The note was “only two or three lines but it captures their moment,” Farrell told NBC News. “It was like a little secret between themselves — but now it has brought so much joy to so many people.”
When Brad Squires, now 40, hurled the bottle off the high cliffs of Bell Island, the couple “thought it wasn’t even going to make it to the water, let alone bypass all the rocks and make it across the ocean and and be found,” Anita Squires, now 35, told NBC News. “For all the stars to align, for all those things to happen, it seems like an impossible feat for that little bottle, but it was pretty resilient.”
Back then, the couple had been dating for a year and were in a long-distance relationship: he a police officer in British Columbia and she a trainee nurse in Newfoundland.
“Today we enjoyed dinner, this bottle of wine and each other on the edge of the island,” she wrote in the message. “If you find this, please call us,” she added, providing a number but never imagining somebody actually would.
They had shared a precious picnic together on the tiny Bell Island, a 20-minute ferry ride from St.

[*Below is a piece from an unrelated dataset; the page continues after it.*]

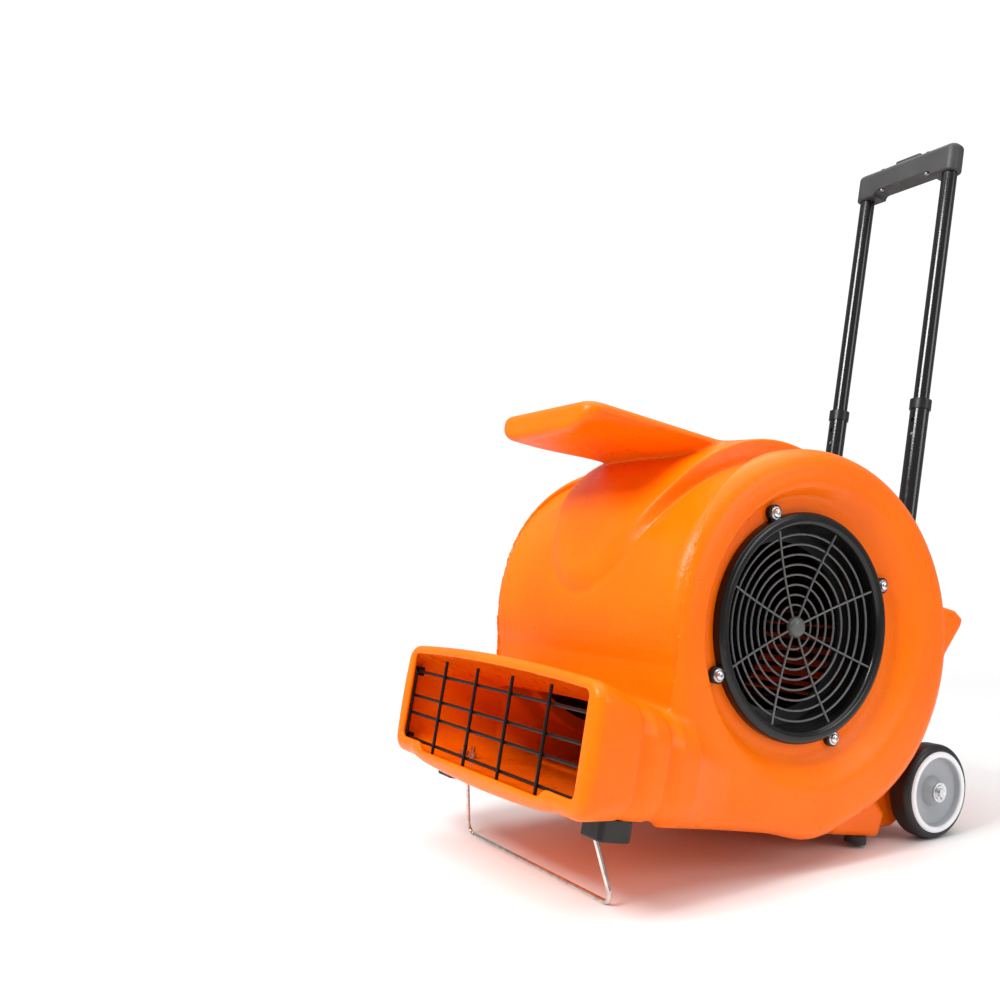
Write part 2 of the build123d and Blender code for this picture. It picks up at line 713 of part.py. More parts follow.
def kickstand():
    """One bent wire: pivot pins, two legs and the bar that stands on the floor."""
    pivot_y, pivot_z = STAND_PIVOT
    foot_y, foot_z = stand_foot()
    half = [(STAND_PIN_X, pivot_y, pivot_z), (STAND_TOP_X, pivot_y, pivot_z), (STAND_FOOT_X, foot_y, foot_z)]
    points = half + [(-x, y, z) for x, y, z in reversed(half)]
    path = FilletPolyline(*points, radius=[6, 12, 12, 6])
    return wire(path, STAND_WIRE_R)


def pivot_bracket():
    """Black block under the nozzle that holds one pin and is also the front foot."""
    body = block(BRACKET_X, BRACKET_Y, (FOOT_Z, MOUTH_BOTTOM))
    body = fillet(body.edges().filter_by(Axis.Z), 6)
    body = fillet(body.faces().sort_by(Axis.Z)[0].edges(), 2.5)
    pivot_y, pivot_z = STAND_PIVOT
    body -= disc(STAND_WIRE_R + RUNNING_GAP, STAND_TOP_X - 10, STAND_PIN_X + 1, pivot_y, pivot_z)
    for x, y in bracket_bolt_places():
        body -= post(3.0, x, y, FOOT_Z - 1, MOUTH_BOTTOM + 1)
        body -= post(5.8, x, y, FOOT_Z - 1, FOOT_Z + 5)
    return body


def bracket_bolts():
    bolts = []
    for x, y in bracket_bolt_places():
        bolts.append(post(5.2, x, y, FOOT_Z + 1, FOOT_Z + 5) + post(3.0, x, y, FOOT_Z + 5, MOUTH_BOTTOM + 20))
    return bolts


def bracket_nuts():
    nuts = []
    floor = MOUTH_BOTTOM + WALL
    for x, y in bracket_bolt_places():
        washer = post(7.5, x, y, floor, floor + 1.4)
        nut = Pos(x, y, floor + 1.4) * extrude(RegularPolygon(5.8, 6), 5)
        nuts.append(washer + nut - post(3.0, x, y, floor - 1, floor + 20))
    return nuts


def rear_foot():
    x, y = REAR_FOOT
    low, high = REAR_FOOT_Z
    pad = fillet(post(14, x, y, low, BASE_Z - 1).edges(), 1.2)
    return pad + post(3.1, x, y, BASE_Z - 1, high)


# ---------------------------------------------------------------- wheels
def wheel_x():
    return WHEEL_OUTER_X - WHEEL_WIDTH, WHEEL_OUTER_X


def axle():
    end = WHEEL_OUTER_X + 4.5
    return disc(AXLE_R, -end, end, WHEEL_Y, WHEEL_Z)


def wheel_hub():
    """Plastic hub: flat rim, dished web and a bored boss."""
    inner, outer = wheel_x()
    profile = outline((AXLE_R + RUNNING_GAP, inner), (14, inner), (18, inner + 12), (42, inner + 14),
                      (50, inner + 3), (WHEEL_RIM_R + 1.5, inner + 3), (WHEEL_RIM_R + 1.5, outer - 2.5),
                      (WHEEL_RIM_R, outer - 0.5), (46.5, outer - 0.5), (43, outer - 9), (20, outer - 13),
                      (14, outer - 3), (12.5, outer - 2), (AXLE_R + RUNNING_GAP, outer - 2))
    solid = revolve(Plane.XY * profile, Axis.Y)
    return Pos(0, WHEEL_Y, WHEEL_Z) * Rot(0, 0, -90) * solid


def tyre():
    """Solid rubber tyre with a rounded tread."""
    inner, outer = wheel_x()
    seat = WHEEL_RIM_R + 1.5
    tread = ring(WHEEL_R, seat, inner + 1, outer - 2.5)
    return Pos(0, WHEEL_Y, WHEEL_Z) * fillet(tread.edges().filter_by(GeomType.CIRCLE).group_by(SortBy.RADIUS)[-1], 8)


def wheel_washers():
    washers = []
    inner, outer = wheel_x()
    for x_from, x_to in ((BASE_HALF, inner - 0.5), (outer - 1.6, outer + 0.4)):
        washers += both(ring(13, AXLE_R, x_from, x_to, WHEEL_Y, WHEEL_Z))
    return washers


def axle_clips():
    """Spring clips in the ends of the axle."""
    outer = WHEEL_OUTER_X + 0.4
    clip = ring(9.5, AXLE_R, outer, outer + 1.5, WHEEL_Y, WHEEL_Z)
    clip -= block((outer - 1, outer + 3), (WHEEL_Y - 3.5, WHEEL_Y + 3.5), (WHEEL_Z - 20, WHEEL_Z - 2))
    return both(clip)


# ---------------------------------------------------------------- trolley handle
def cross_hole(radius, tube_radius, z):
    """Cutter through the front wall of the right-hand tube."""
    return rod_y(radius, TUBE_Y - tube_radius - 3, TUBE_Y - tube_radius + 5, TUBE_X, z)


def outer_tube():
    tube = pipe(OUTER_TUBE_R, OUTER_TUBE_BORE, TUBE_X, TUBE_Y, OUTER_TUBE_BOTTOM, OUTER_TUBE_TOP)
    for z in LOCK_Z:
        tube -= cross_hole(PIN_R + 0.6, OUTER_TUBE_R, z)
    return tube


def tube_collar():
    """Plastic guide pressed over the top of an outer tube."""
    sleeve = pipe(OUTER_TUBE_R + 1.8, OUTER_TUBE_R, TUBE_X, TUBE_Y, OUTER_TUBE_TOP - 12, OUTER_TUBE_TOP)
    lid = pipe(OUTER_TUBE_R + 1.8, INNER_TUBE_R + 0.3, TUBE_X, TUBE_Y, OUTER_TUBE_TOP, OUTER_TUBE_TOP + 3)
    return sleeve + lid


def inner_tube():
    tube = pipe(INNER_TUBE_R, INNER_TUBE_BORE, TUBE_X, TUBE_Y, INNER_TUBE_BOTTOM, INNER_TUBE_TOP)
    return tube - cross_hole(PIN_R + 0.3, INNER_TUBE_R, LOCK_Z[0])


def tube_plug():
    """Plastic plug that guides the inner tube's lower end."""
    stem = post(INNER_TUBE_BORE, TUBE_X, TUBE_Y, INNER_TUBE_BOTTOM, INNER_TUBE_BOTTOM + 14)
    flange = post(OUTER_TUBE_BORE - 0.35, TUBE_X, TUBE_Y, INNER_TUBE_BOTTOM - 4, INNER_TUBE_BOTTOM)
    return stem + flange


def lock_pin():
    """Round pin in the inner tube's front wall, with a bevelled inner end."""
    pin = rod_y(PIN_R, TUBE_Y - PIN_TIP, TUBE_Y - PIN_TRAVEL - 0.8, TUBE_X, LOCK_Z[0])
    return chamfer(pin.edges().sort_by(Axis.Y)[-1], 1.2)


def grip_body():
    """Outside of the grip as one solid: a bar with a raised middle for the fingers."""
    depth = (TUBE_Y - GRIP_DEPTH, TUBE_Y + GRIP_DEPTH)
    bar = block((-GRIP_HALF, GRIP_HALF), depth, (GRIP_BOTTOM, GRIP_TOP))
    bar = fillet(bar.edges().filter_by(Axis.Z), 12)
    bar = fillet(bar.faces().sort_by(Axis.Z)[-1].edges(), 8)
    bar = fillet(bar.faces().sort_by(Axis.Z)[0].edges(), 3)
    reach = GRIP_DEPTH + 2
    fingers = block((-FINGER_HALF, FINGER_HALF), (TUBE_Y - reach, TUBE_Y + reach), (GRIP_BOTTOM - 20, FINGER_Z))
    return bar - fillet(fingers.edges().filter_by(Axis.Y), 7)


def grip_hollow():
    """Room inside the grip for the release bar."""
    x, y = GRIP_HALF - GRIP_WALL, GRIP_DEPTH - GRIP_WALL
    room = block((-x, x), (TUBE_Y - y, TUBE_Y + y), (FINGER_Z + GRIP_WALL, GRIP_TOP - GRIP_WALL))
    return fillet(room.edges().filter_by(Axis.Z), 9)


def grip_screw_places():
    return [(x, TUBE_Y - 9.5) for x in (-42.0, 42.0)]


def grip_lower():
    """Lower half of the grip with sockets for both tubes."""
    half = grip_body() - grip_hollow()
    half &= block((-120, 120), (200, 400), (GRIP_BOTTOM - 5, GRIP_SPLIT))
    for x in (-TUBE_X, TUBE_X):
        half -= post(INNER_TUBE_R, x, TUBE_Y, GRIP_BOTTOM - 5, INNER_TUBE_TOP)
    for x, y in grip_screw_places():
        half += post(4.4, x, y, FINGER_Z + 1, GRIP_SPLIT)
        half -= post(1.8, x, y, FINGER_Z - 5, GRIP_SPLIT + 5)
    return half


def grip_upper():
    """Upper half of the grip with the button's window."""
    half = grip_body() - grip_hollow()
    half &= block((-120, 120), (200, 400), (GRIP_SPLIT, GRIP_TOP + 5))
    for x, y in grip_screw_places():
        half += post(4.4, x, y, GRIP_SPLIT, GRIP_TOP - 2)
        half -= post(1.8, x, y, GRIP_SPLIT - 5, GRIP_TOP - 6)
    window = block((-24, 24), (TUBE_Y - 8.5, TUBE_Y + 8.5), (GRIP_SPLIT + 8, GRIP_TOP + 5))
    return half - fillet(window.edges().filter_by(Axis.Z), 4)


def grip_screws():
    screws = []
    for x, y in grip_screw_places():
        head = post(3.4, x, y, FINGER_Z - 2, FINGER_Z) - block((x - 3, x + 3), (y - 0.5, y + 0.5), (FINGER_Z - 3, FINGER_Z - 1))
        screws.append(head + post(1.8, x, y, FINGER_Z, GRIP_TOP - 8))
    return screws


def release_button():
    """Push button in the grip's top, with a stem down to the release bar."""
    top = GRIP_TOP + BUTTON_TRAVEL + 1
    cap = block((-23.4, 23.4), (TUBE_Y - 7.9, TUBE_Y + 7.9), (GRIP_TOP - 4, top))
    cap = fillet(cap.edges().filter_by(Axis.Z), 3.6)
    cap = fillet(cap.faces().sort_by(Axis.Z)[-1].edges(), 2.0)
    return cap + block((-6, 6), (TUBE_Y - 3, TUBE_Y + 3), (RELEASE_BAR[1], GRIP_TOP - 3))


def release_rods():
    """Cross bar in the grip with a rod down each tube to the lock pins."""
    bar = block((-TUBE_X - 3.5, TUBE_X + 3.5), (TUBE_Y - 3, TUBE_Y + 3), RELEASE_BAR)
    low = LOCK_Z[0] + PIN_R + BUTTON_TRAVEL + 0.5
    for x in (-TUBE_X, TUBE_X):
        bar += post(2.5, x, TUBE_Y, low, RELEASE_BAR[0] + 1)
    return bar


# ---------------------------------------------------------------- all pieces
def all_pieces():
    """Every node's name with its solids, standing square at the impeller's axis."""
    pieces = {
        "housing": [housing()],
        "impeller_wheel": [impeller()],
        "impeller_hub": [impeller_hub()],
        "motor_shaft": [motor_shaft()],
        "motor_rotor": [motor_rotor()],
        "motor_stator": [motor_stator()],
        "motor_can": [motor_can()],
        "motor_rear_bell": [rear_bell()],
        "motor_drive_bell": [drive_bell()],
        "motor_bearings": motor_bearings(),
        "motor_plate": [motor_plate()],
        "motor_bolts": motor_bolts(),
        "motor_spacers": motor_spacers(),
        "run_capacitor": [run_capacitor()],
        "capacitor_clip": [capacitor_clip()],
        "switch_plate": [switch_plate()],
        "switch_body": [switch_body()],
        "speed_knob": [speed_knob()],
        "panel_screws": panel_screws(),
        "cord_gland": [cord_gland()],
        "gland_nut": [gland_nut()],
        "outlet_grille": [outlet_grille()],
        "grille_clips": grille_clips(),
        "kickstand": [kickstand()],
        "bracket_bolts": bracket_bolts(),
        "bracket_nuts": bracket_nuts(),
        "axle": [axle()],
        "wheel_washers": wheel_washers(),
        "axle_clips": axle_clips(),
        "tube_collars": both(tube_collar()),
        "tube_plugs": both(tube_plug()),
        "grip_lower": [grip_lower()],
        "grip_upper": [grip_upper()],
        "grip_screws": grip_screws(),
        "release_button": [release_button()],
        "release_rods": [release_rods()],
    }
    guard = wire_guard()
    pieces["inlet_ring_right"] = [inlet_ring(RIGHT_NECK_X)]
    pieces["inlet_ring_left"] = [mirrored(inlet_ring(FLOOR_X - WALL))]
    handed = {
        "inlet_guard": guard,
        "guard_cap": guard_cap(guard),
        "guard_screws": guard_screws(),
        "pivot_bracket": pivot_bracket(),
        "rear_foot": rear_foot(),
        "wheel_hub": wheel_hub(),
        "tyre": tyre(),
        "outer_tube": outer_tube(),
        "inner_tube": inner_tube(),
        "lock_pin": lock_pin(),
    }
    for name, shape in handed.items():
        solids = shape if isinstance(shape, list) else [shape]
        for word, sign in SIDES.items():
            pieces[name + "_" + word] = [on_side(solid, sign) for solid in solids]
    return pieces


def standing_place(pieces):
    """Placement that leans the machine back, sets it on z = 0 and centres its footprint."""
    lean = Rot(-TILT, 0, 0)
    box = Compound([lean * solid for name in EXTREMES for solid in pieces[name]]).bounding_box()
    return Pos(0, -(box.min.Y + box.max.Y) / 2, -box.min.Z) * lean


EXTREMES = ("housing", "tyre_right", "grip_upper", "release_button", "outer_tube_right")


def write_parts():
    os.makedirs("parts", exist_ok=True)
    pieces = all_pieces()
    place = standing_place(pieces)
    for name, solids in pieces.items():
        placed = [place * solid for shape in solids for solid in shape.solids()]
        export_step(placed[0] if len(placed) == 1 else Compound(placed), "parts/" + name + ".step")


if __name__ == "__main__":
    write_parts()
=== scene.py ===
import math

import bpy
import numpy as np
import openvdb
from mathutils import Matrix, Vector


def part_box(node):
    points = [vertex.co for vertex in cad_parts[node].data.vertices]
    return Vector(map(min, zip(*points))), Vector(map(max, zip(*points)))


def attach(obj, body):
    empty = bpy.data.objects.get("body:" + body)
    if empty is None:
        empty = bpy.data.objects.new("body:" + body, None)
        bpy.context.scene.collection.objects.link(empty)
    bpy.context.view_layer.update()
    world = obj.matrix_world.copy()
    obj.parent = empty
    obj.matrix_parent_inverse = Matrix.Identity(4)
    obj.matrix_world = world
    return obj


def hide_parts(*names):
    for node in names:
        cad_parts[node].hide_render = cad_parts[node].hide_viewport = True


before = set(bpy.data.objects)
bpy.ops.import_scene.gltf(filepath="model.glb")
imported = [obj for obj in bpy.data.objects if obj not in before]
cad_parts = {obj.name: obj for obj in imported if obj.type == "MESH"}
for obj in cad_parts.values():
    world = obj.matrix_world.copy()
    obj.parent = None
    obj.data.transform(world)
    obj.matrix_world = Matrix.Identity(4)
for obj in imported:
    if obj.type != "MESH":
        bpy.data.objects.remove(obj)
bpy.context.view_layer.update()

# The machine is described standing square, in millimetres, with the impeller's axis along X at
# the origin, the outlet towards -Y and the trolley tubes along Z. TO_ROW leans it back and puts
# it on the floor, in metres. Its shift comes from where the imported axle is.
TILT = math.radians(11.1)
AXLE_Y, AXLE_Z = 291.0, -178.0
VOXEL = 2.0


def to_row_matrix():
    lean = Matrix.Rotation(-TILT, 4, "X") @ Matrix.Scale(0.001, 4)
    low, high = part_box("axle")
    shift = (low + high) / 2 - lean @ Vector((0, AXLE_Y, AXLE_Z))
    return Matrix.Translation(shift) @ lean


TO_ROW = to_row_matrix()


def row(x, y, z):
    return TO_ROW @ Vector((x, y, z))


# ---------------------------------------------------------------- distance fields
def smooth_union(a, b, k):
    h = np.clip(0.5 + 0.5 * (b - a) / k, 0, 1)
    return b + (a - b) * h - k * h * (1 - h)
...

John’s. “I gave it everything I had,” Brad Squires said of his attempt to launch the bottled missive into the waves below.
They soon forgot about it. They got married in 2016, settling down in Newfoundland. They have three children, Allie, 19, Gabe, 16, and Harrison, 5.

In Scraggane Bay on Ireland’s picturesque Dingle Peninsula, the bottle was found Monday by another couple, Kate and Jon Gay, members of the local charity Maharees Conservation Association, who were doing a beach cleanup.
They kept it until the association’s meeting later that night, smashing it open, toasting the unknown writers but failing to get an answer from the number provided. So Farrell posted an appeal on Facebook thinking it might yield an answer in weeks or months. One hour later, Anita Squires had got in touch to say she was the note’s author.
“It was phenomenal,” Farrell said.
There is a doubly serendipitous side to this story, too.
The Maharees, where the bottle was found, is a 3-mile isthmus of sand that has been battered and eroded by extreme weather and sea-level rises fueled by climate change. So too have parts of Newfoundland.
The grassroots Maharees Conservation Association wants to use this story to link up with people in Newfoundland experiencing the same issues. And the author of the letter in the bottle is going to connect them.
“They have a soft coastline, they have a sand dune system, and they are also vulnerable to sea level rises,” Farrell said. “It’s a somber enough affair when you’re thinking: How can we actually prepare ourselves for what’s to come? So to have this little moment of pure joy in the middle of that, it was very welcome.”
Anita Squires says that her “love story is cute, but the work they are doing is so important,” referring to the conservation group’s attempts to protect and adapt their coastlines to the climate crisis. So, linking these campaigners is “the beautiful thing at the end of the story.”